Records from a dataset:
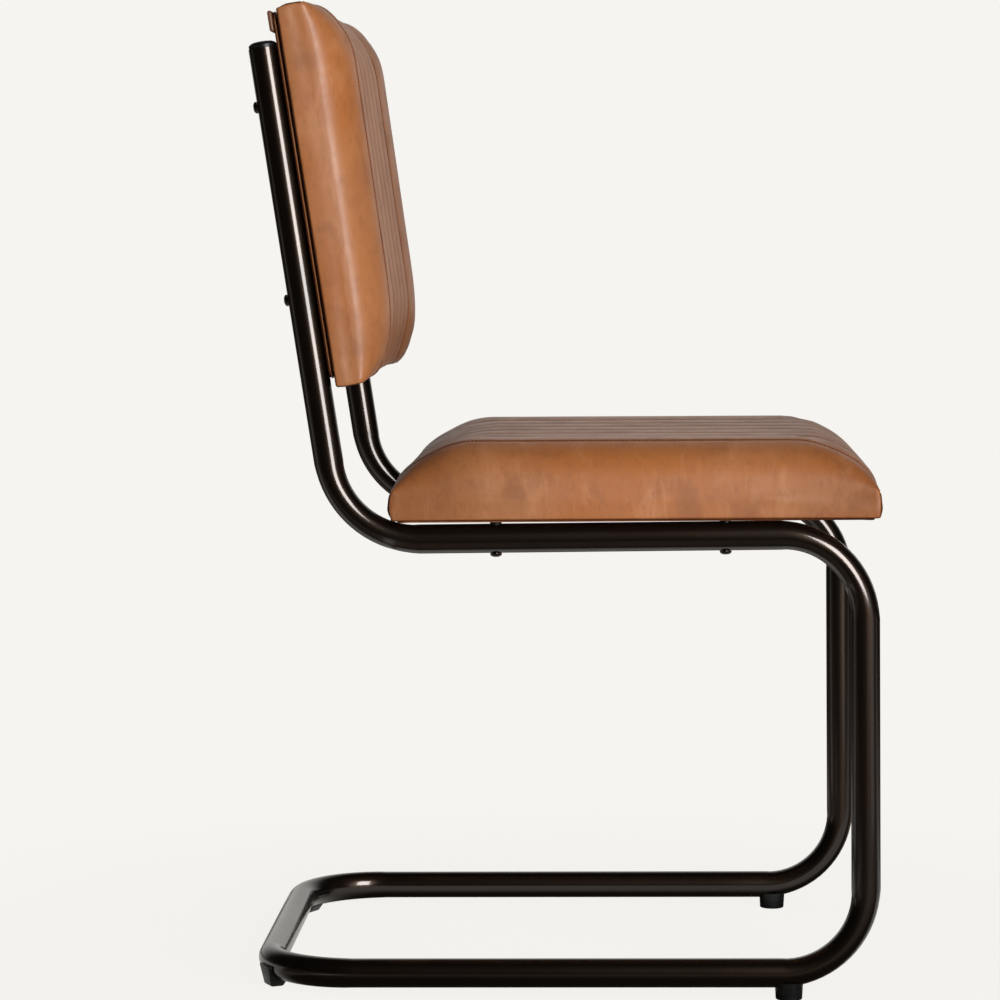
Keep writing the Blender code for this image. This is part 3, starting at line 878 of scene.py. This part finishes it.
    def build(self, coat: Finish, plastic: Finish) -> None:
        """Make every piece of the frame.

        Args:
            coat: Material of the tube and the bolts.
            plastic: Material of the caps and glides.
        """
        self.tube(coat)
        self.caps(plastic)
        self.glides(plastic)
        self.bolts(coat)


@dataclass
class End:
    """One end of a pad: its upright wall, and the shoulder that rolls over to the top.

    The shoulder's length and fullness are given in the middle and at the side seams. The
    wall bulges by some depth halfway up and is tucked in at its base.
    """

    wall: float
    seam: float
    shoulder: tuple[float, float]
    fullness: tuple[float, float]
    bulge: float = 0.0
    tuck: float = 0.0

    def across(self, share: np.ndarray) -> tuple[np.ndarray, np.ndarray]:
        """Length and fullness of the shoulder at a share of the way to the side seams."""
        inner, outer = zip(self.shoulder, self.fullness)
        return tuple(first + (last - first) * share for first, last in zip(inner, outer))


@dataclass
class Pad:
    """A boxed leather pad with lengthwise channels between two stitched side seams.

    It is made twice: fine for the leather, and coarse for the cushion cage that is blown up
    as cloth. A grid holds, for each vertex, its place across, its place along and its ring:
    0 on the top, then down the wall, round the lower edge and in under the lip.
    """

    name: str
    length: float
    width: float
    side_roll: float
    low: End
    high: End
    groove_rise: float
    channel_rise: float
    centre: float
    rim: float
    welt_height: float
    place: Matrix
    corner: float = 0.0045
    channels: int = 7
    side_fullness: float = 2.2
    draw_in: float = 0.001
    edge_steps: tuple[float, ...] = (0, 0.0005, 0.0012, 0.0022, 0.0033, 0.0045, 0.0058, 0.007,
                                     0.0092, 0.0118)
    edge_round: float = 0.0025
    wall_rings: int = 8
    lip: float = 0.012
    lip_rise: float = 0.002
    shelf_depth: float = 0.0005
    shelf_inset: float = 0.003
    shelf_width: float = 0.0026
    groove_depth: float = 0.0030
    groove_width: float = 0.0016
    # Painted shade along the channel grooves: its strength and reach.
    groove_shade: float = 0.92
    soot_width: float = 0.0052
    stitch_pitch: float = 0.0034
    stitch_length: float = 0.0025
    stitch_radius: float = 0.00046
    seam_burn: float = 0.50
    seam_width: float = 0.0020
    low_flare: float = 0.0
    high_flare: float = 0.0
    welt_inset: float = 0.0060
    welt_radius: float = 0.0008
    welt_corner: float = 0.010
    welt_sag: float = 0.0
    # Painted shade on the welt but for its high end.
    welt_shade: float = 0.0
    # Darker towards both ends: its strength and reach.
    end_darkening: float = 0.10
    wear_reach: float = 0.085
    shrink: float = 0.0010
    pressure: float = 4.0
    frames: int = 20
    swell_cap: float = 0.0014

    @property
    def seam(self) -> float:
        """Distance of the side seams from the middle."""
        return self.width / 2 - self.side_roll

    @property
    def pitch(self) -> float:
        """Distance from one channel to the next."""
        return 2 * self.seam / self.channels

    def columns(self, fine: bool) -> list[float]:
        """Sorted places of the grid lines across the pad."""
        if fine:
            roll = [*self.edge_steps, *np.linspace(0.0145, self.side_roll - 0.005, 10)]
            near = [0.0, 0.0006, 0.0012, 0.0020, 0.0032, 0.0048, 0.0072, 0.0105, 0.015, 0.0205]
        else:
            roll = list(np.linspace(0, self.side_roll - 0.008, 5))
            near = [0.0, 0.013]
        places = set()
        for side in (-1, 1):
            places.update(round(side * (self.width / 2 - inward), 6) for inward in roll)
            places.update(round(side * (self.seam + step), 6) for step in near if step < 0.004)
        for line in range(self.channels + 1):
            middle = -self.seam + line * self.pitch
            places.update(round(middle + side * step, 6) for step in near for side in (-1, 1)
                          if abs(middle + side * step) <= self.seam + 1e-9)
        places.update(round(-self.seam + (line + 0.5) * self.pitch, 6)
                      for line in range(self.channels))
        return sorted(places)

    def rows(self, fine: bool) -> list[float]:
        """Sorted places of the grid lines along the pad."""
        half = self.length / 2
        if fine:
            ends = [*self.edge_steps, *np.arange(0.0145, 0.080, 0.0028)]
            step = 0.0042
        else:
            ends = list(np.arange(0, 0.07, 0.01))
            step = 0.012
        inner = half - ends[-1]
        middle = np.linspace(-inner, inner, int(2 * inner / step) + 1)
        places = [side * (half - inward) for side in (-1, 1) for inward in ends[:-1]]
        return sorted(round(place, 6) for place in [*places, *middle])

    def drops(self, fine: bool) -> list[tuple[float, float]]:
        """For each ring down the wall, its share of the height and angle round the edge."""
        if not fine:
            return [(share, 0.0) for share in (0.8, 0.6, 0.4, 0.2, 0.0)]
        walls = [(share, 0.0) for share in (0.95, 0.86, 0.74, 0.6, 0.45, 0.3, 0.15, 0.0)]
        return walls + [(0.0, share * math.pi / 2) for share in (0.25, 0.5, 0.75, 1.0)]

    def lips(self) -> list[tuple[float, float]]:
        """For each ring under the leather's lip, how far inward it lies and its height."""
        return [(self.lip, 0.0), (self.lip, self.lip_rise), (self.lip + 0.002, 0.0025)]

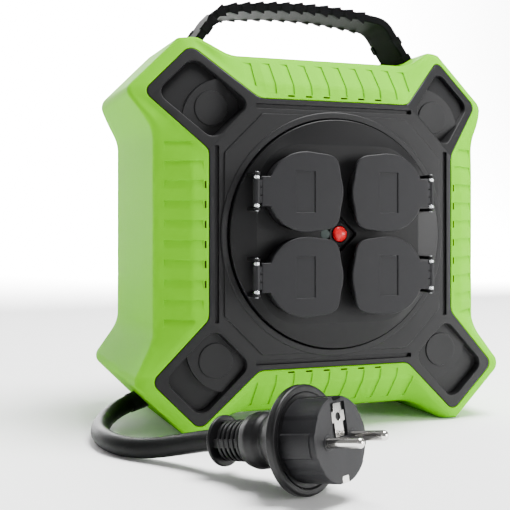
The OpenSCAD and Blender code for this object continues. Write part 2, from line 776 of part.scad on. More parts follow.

[Exercise goal] Give all the records again. Match them exactly.

[Solved exercise]
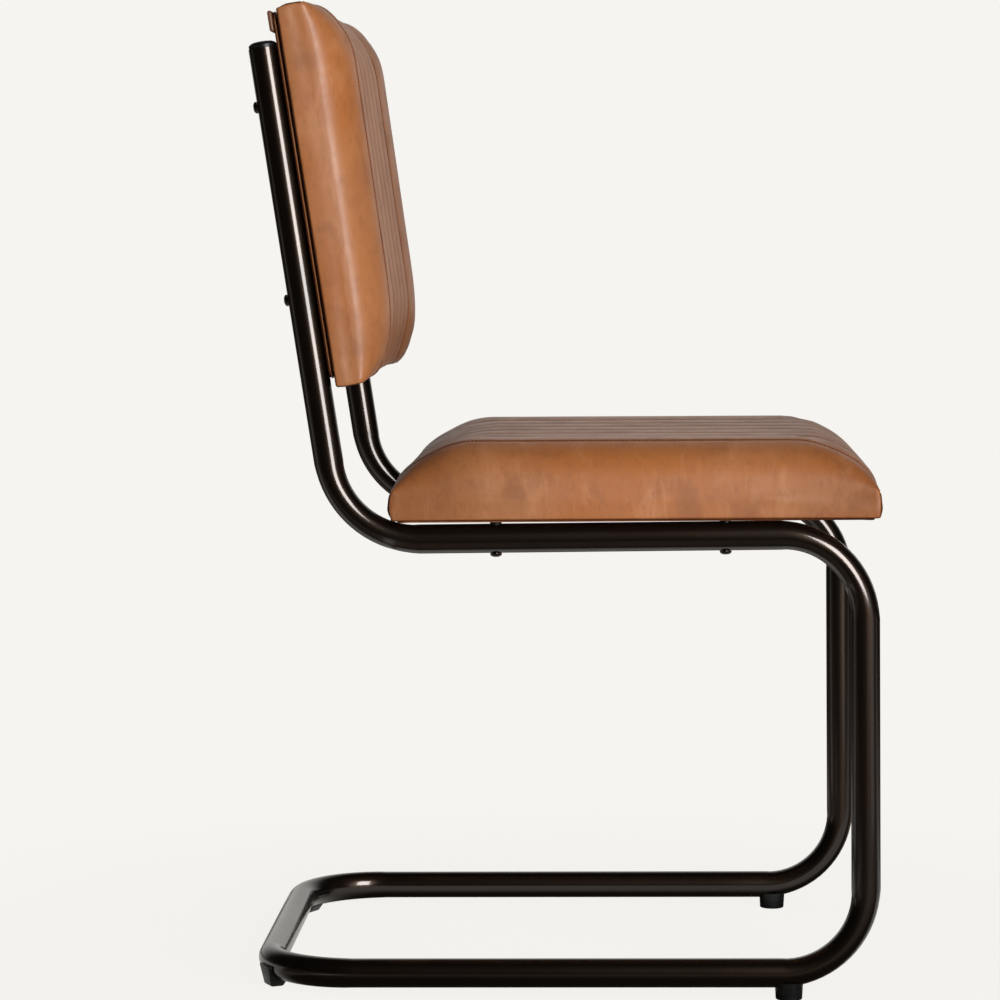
Keep writing the Blender code for this image. This is part 3, starting at line 878 of scene.py. This part finishes it.
    def build(self, coat: Finish, plastic: Finish) -> None:
        """Make every piece of the frame.

        Args:
            coat: Material of the tube and the bolts.
            plastic: Material of the caps and glides.
        """
        self.tube(coat)
        self.caps(plastic)
        self.glides(plastic)
        self.bolts(coat)


@dataclass
class End:
    """One end of a pad: its upright wall, and the shoulder that rolls over to the top.

    The shoulder's length and fullness are given in the middle and at the side seams. The
    wall bulges by some depth halfway up and is tucked in at its base.
    """

    wall: float
    seam: float
    shoulder: tuple[float, float]
    fullness: tuple[float, float]
    bulge: float = 0.0
    tuck: float = 0.0

    def across(self, share: np.ndarray) -> tuple[np.ndarray, np.ndarray]:
        """Length and fullness of the shoulder at a share of the way to the side seams."""
        inner, outer = zip(self.shoulder, self.fullness)
        return tuple(first + (last - first) * share for first, last in zip(inner, outer))


@dataclass
class Pad:
    """A boxed leather pad with lengthwise channels between two stitched side seams.

    It is made twice: fine for the leather, and coarse for the cushion cage that is blown up
    as cloth. A grid holds, for each vertex, its place across, its place along and its ring:
    0 on the top, then down the wall, round the lower edge and in under the lip.
    """

    name: str
    length: float
    width: float
    side_roll: float
    low: End
    high: End
    groove_rise: float
    channel_rise: float
    centre: float
    rim: float
    welt_height: float
    place: Matrix
    corner: float = 0.0045
    channels: int = 7
    side_fullness: float = 2.2
    draw_in: float = 0.001
    edge_steps: tuple[float, ...] = (0, 0.0005, 0.0012, 0.0022, 0.0033, 0.0045, 0.0058, 0.007,
                                     0.0092, 0.0118)
    edge_round: float = 0.0025
    wall_rings: int = 8
    lip: float = 0.012
    lip_rise: float = 0.002
    shelf_depth: float = 0.0005
    shelf_inset: float = 0.003
    shelf_width: float = 0.0026
    groove_depth: float = 0.0030
    groove_width: float = 0.0016
    # Painted shade along the channel grooves: its strength and reach.
    groove_shade: float = 0.92
    soot_width: float = 0.0052
    stitch_pitch: float = 0.0034
    stitch_length: float = 0.0025
    stitch_radius: float = 0.00046
    seam_burn: float = 0.50
    seam_width: float = 0.0020
    low_flare: float = 0.0
    high_flare: float = 0.0
    welt_inset: float = 0.0060
    welt_radius: float = 0.0008
    welt_corner: float = 0.010
    welt_sag: float = 0.0
    # Painted shade on the welt but for its high end.
    welt_shade: float = 0.0
    # Darker towards both ends: its strength and reach.
    end_darkening: float = 0.10
    wear_reach: float = 0.085
    shrink: float = 0.0010
    pressure: float = 4.0
    frames: int = 20
    swell_cap: float = 0.0014

    @property
    def seam(self) -> float:
        """Distance of the side seams from the middle."""
        return self.width / 2 - self.side_roll

    @property
    def pitch(self) -> float:
        """Distance from one channel to the next."""
        return 2 * self.seam / self.channels

    def columns(self, fine: bool) -> list[float]:
        """Sorted places of the grid lines across the pad."""
        if fine:
            roll = [*self.edge_steps, *np.linspace(0.0145, self.side_roll - 0.005, 10)]
            near = [0.0, 0.0006, 0.0012, 0.0020, 0.0032, 0.0048, 0.0072, 0.0105, 0.015, 0.0205]
        else:
            roll = list(np.linspace(0, self.side_roll - 0.008, 5))
            near = [0.0, 0.013]
        places = set()
        for side in (-1, 1):
            places.update(round(side * (self.width / 2 - inward), 6) for inward in roll)
            places.update(round(side * (self.seam + step), 6) for step in near if step < 0.004)
        for line in range(self.channels + 1):
            middle = -self.seam + line * self.pitch
            places.update(round(middle + side * step, 6) for step in near for side in (-1, 1)
                          if abs(middle + side * step) <= self.seam + 1e-9)
        places.update(round(-self.seam + (line + 0.5) * self.pitch, 6)
                      for line in range(self.channels))
        return sorted(places)

    def rows(self, fine: bool) -> list[float]:
        """Sorted places of the grid lines along the pad."""
        half = self.length / 2
        if fine:
            ends = [*self.edge_steps, *np.arange(0.0145, 0.080, 0.0028)]
            step = 0.0042
        else:
            ends = list(np.arange(0, 0.07, 0.01))
            step = 0.012
        inner = half - ends[-1]
        middle = np.linspace(-inner, inner, int(2 * inner / step) + 1)
        places = [side * (half - inward) for side in (-1, 1) for inward in ends[:-1]]
        return sorted(round(place, 6) for place in [*places, *middle])

    def drops(self, fine: bool) -> list[tuple[float, float]]:
        """For each ring down the wall, its share of the height and angle round the edge."""
        if not fine:
            return [(share, 0.0) for share in (0.8, 0.6, 0.4, 0.2, 0.0)]
        walls = [(share, 0.0) for share in (0.95, 0.86, 0.74, 0.6, 0.45, 0.3, 0.15, 0.0)]
        return walls + [(0.0, share * math.pi / 2) for share in (0.25, 0.5, 0.75, 1.0)]

    def lips(self) -> list[tuple[float, float]]:
        """For each ring under the leather's lip, how far inward it lies and its height."""
        return [(self.lip, 0.0), (self.lip, self.lip_rise), (self.lip + 0.002, 0.0025)]

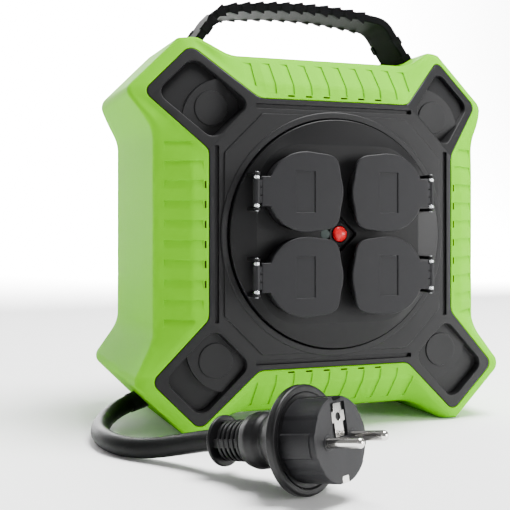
The OpenSCAD and Blender code for this object continues. Write part 2, from line 776 of part.scad on. More parts follow.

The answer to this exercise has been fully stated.